TASK TO CARRY OUT:
Repeat the listing in full, exactly as it stands.

DATA SEGMENT:
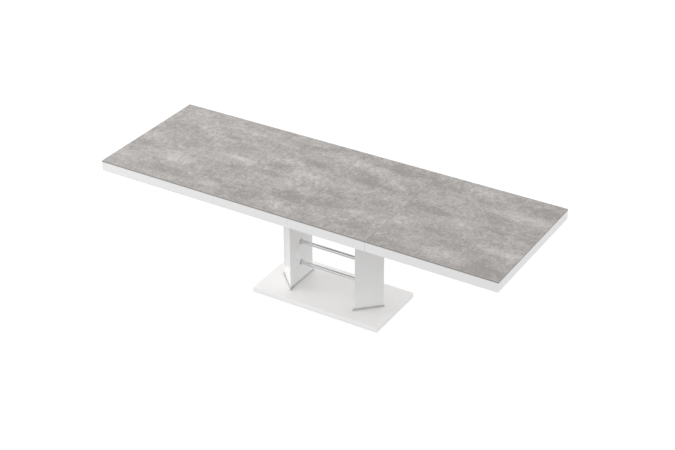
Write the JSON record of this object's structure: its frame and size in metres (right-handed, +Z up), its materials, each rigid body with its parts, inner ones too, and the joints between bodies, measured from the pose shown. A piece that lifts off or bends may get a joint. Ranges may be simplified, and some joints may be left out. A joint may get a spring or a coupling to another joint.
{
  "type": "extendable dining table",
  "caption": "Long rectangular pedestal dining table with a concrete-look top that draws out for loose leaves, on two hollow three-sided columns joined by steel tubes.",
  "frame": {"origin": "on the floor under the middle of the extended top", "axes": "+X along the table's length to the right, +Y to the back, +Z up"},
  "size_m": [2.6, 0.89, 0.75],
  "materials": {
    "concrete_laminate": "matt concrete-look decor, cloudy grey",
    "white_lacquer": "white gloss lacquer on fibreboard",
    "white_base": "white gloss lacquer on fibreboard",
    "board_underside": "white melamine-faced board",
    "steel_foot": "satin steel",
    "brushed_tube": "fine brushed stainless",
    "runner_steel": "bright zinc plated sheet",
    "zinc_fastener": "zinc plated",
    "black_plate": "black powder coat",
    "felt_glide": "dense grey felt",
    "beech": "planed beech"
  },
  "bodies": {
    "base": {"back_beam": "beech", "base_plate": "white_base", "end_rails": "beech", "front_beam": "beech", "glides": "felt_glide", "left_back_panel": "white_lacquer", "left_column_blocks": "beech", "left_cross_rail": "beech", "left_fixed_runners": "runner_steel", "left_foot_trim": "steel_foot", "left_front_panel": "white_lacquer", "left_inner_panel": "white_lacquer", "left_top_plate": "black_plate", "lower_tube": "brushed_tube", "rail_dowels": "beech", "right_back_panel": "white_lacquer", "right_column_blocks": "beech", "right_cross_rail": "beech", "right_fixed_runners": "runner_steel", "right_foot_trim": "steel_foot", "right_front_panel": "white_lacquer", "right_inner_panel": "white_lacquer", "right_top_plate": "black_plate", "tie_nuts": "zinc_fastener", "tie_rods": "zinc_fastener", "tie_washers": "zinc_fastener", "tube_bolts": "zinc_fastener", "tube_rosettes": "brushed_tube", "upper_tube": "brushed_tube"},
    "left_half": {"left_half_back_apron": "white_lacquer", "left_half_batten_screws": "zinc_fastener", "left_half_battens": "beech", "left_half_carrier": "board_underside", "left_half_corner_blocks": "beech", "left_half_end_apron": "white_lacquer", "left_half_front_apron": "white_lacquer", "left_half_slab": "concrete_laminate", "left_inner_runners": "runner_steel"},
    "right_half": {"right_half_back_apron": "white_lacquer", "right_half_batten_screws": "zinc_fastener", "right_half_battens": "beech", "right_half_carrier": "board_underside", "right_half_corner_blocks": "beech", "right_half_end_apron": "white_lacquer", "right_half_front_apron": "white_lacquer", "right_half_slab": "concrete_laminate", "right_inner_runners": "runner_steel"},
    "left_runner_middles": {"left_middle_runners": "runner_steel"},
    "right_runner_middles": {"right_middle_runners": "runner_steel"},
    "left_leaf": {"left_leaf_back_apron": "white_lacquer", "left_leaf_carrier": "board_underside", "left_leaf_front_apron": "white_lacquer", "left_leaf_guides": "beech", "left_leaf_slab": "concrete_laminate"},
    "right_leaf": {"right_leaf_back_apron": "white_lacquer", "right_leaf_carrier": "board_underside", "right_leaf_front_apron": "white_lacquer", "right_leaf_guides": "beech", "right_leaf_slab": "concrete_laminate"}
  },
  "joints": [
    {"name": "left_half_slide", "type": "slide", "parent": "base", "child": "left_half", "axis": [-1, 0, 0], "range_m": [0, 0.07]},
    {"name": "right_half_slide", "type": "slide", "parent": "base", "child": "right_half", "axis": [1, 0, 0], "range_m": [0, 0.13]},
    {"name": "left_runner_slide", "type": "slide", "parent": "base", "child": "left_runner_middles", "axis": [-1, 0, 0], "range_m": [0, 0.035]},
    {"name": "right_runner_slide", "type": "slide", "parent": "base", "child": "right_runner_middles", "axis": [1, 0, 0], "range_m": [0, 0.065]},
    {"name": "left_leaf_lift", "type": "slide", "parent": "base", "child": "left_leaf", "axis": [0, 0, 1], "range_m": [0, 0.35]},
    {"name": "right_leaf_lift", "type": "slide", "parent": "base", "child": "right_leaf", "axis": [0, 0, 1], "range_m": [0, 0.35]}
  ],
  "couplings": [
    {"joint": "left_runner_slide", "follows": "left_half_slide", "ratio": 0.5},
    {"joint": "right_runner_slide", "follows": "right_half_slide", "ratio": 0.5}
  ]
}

EXERCISE RESPONSE:
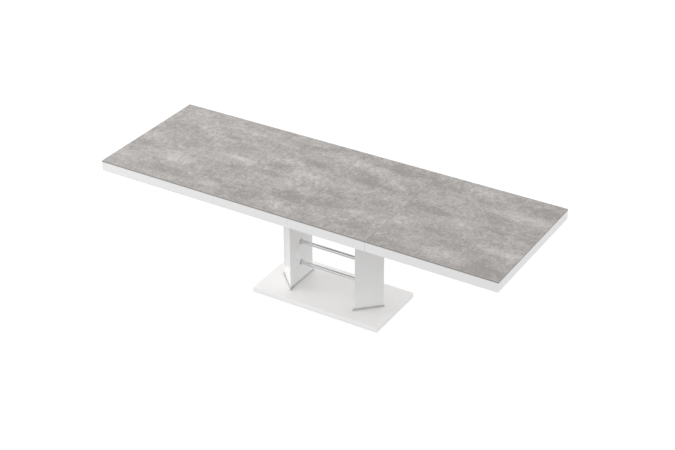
Write the JSON record of this object's structure: its frame and size in metres (right-handed, +Z up), its materials, each rigid body with its parts, inner ones too, and the joints between bodies, measured from the pose shown. A piece that lifts off or bends may get a joint. Ranges may be simplified, and some joints may be left out. A joint may get a spring or a coupling to another joint.
{
  "type": "extendable dining table",
  "caption": "Long rectangular pedestal dining table with a concrete-look top that draws out for loose leaves, on two hollow three-sided columns joined by steel tubes.",
  "frame": {"origin": "on the floor under the middle of the extended top", "axes": "+X along the table's length to the right, +Y to the back, +Z up"},
  "size_m": [2.6, 0.89, 0.75],
  "materials": {
    "concrete_laminate": "matt concrete-look decor, cloudy grey",
    "white_lacquer": "white gloss lacquer on fibreboard",
    "white_base": "white gloss lacquer on fibreboard",
    "board_underside": "white melamine-faced board",
    "steel_foot": "satin steel",
    "brushed_tube": "fine brushed stainless",
    "runner_steel": "bright zinc plated sheet",
    "zinc_fastener": "zinc plated",
    "black_plate": "black powder coat",
    "felt_glide": "dense grey felt",
    "beech": "planed beech"
  },
  "bodies": {
    "base": {"back_beam": "beech", "base_plate": "white_base", "end_rails": "beech", "front_beam": "beech", "glides": "felt_glide", "left_back_panel": "white_lacquer", "left_column_blocks": "beech", "left_cross_rail": "beech", "left_fixed_runners": "runner_steel", "left_foot_trim": "steel_foot", "left_front_panel": "white_lacquer", "left_inner_panel": "white_lacquer", "left_top_plate": "black_plate", "lower_tube": "brushed_tube", "rail_dowels": "beech", "right_back_panel": "white_lacquer", "right_column_blocks": "beech", "right_cross_rail": "beech", "right_fixed_runners": "runner_steel", "right_foot_trim": "steel_foot", "right_front_panel": "white_lacquer", "right_inner_panel": "white_lacquer", "right_top_plate": "black_plate", "tie_nuts": "zinc_fastener", "tie_rods": "zinc_fastener", "tie_washers": "zinc_fastener", "tube_bolts": "zinc_fastener", "tube_rosettes": "brushed_tube", "upper_tube": "brushed_tube"},
    "left_half": {"left_half_back_apron": "white_lacquer", "left_half_batten_screws": "zinc_fastener", "left_half_battens": "beech", "left_half_carrier": "board_underside", "left_half_corner_blocks": "beech", "left_half_end_apron": "white_lacquer", "left_half_front_apron": "white_lacquer", "left_half_slab": "concrete_laminate", "left_inner_runners": "runner_steel"},
    "right_half": {"right_half_back_apron": "white_lacquer", "right_half_batten_screws": "zinc_fastener", "right_half_battens": "beech", "right_half_carrier": "board_underside", "right_half_corner_blocks": "beech", "right_half_end_apron": "white_lacquer", "right_half_front_apron": "white_lacquer", "right_half_slab": "concrete_laminate", "right_inner_runners": "runner_steel"},
    "left_runner_middles": {"left_middle_runners": "runner_steel"},
    "right_runner_middles": {"right_middle_runners": "runner_steel"},
    "left_leaf": {"left_leaf_back_apron": "white_lacquer", "left_leaf_carrier": "board_underside", "left_leaf_front_apron": "white_lacquer", "left_leaf_guides": "beech", "left_leaf_slab": "concrete_laminate"},
    "right_leaf": {"right_leaf_back_apron": "white_lacquer", "right_leaf_carrier": "board_underside", "right_leaf_front_apron": "white_lacquer", "right_leaf_guides": "beech", "right_leaf_slab": "concrete_laminate"}
  },
  "joints": [
    {"name": "left_half_slide", "type": "slide", "parent": "base", "child": "left_half", "axis": [-1, 0, 0], "range_m": [0, 0.07]},
    {"name": "right_half_slide", "type": "slide", "parent": "base", "child": "right_half", "axis": [1, 0, 0], "range_m": [0, 0.13]},
    {"name": "left_runner_slide", "type": "slide", "parent": "base", "child": "left_runner_middles", "axis": [-1, 0, 0], "range_m": [0, 0.035]},
    {"name": "right_runner_slide", "type": "slide", "parent": "base", "child": "right_runner_middles", "axis": [1, 0, 0], "range_m": [0, 0.065]},
    {"name": "left_leaf_lift", "type": "slide", "parent": "base", "child": "left_leaf", "axis": [0, 0, 1], "range_m": [0, 0.35]},
    {"name": "right_leaf_lift", "type": "slide", "parent": "base", "child": "right_leaf", "axis": [0, 0, 1], "range_m": [0, 0.35]}
  ],
  "couplings": [
    {"joint": "left_runner_slide", "follows": "left_half_slide", "ratio": 0.5},
    {"joint": "right_runner_slide", "follows": "right_half_slide", "ratio": 0.5}
  ]
}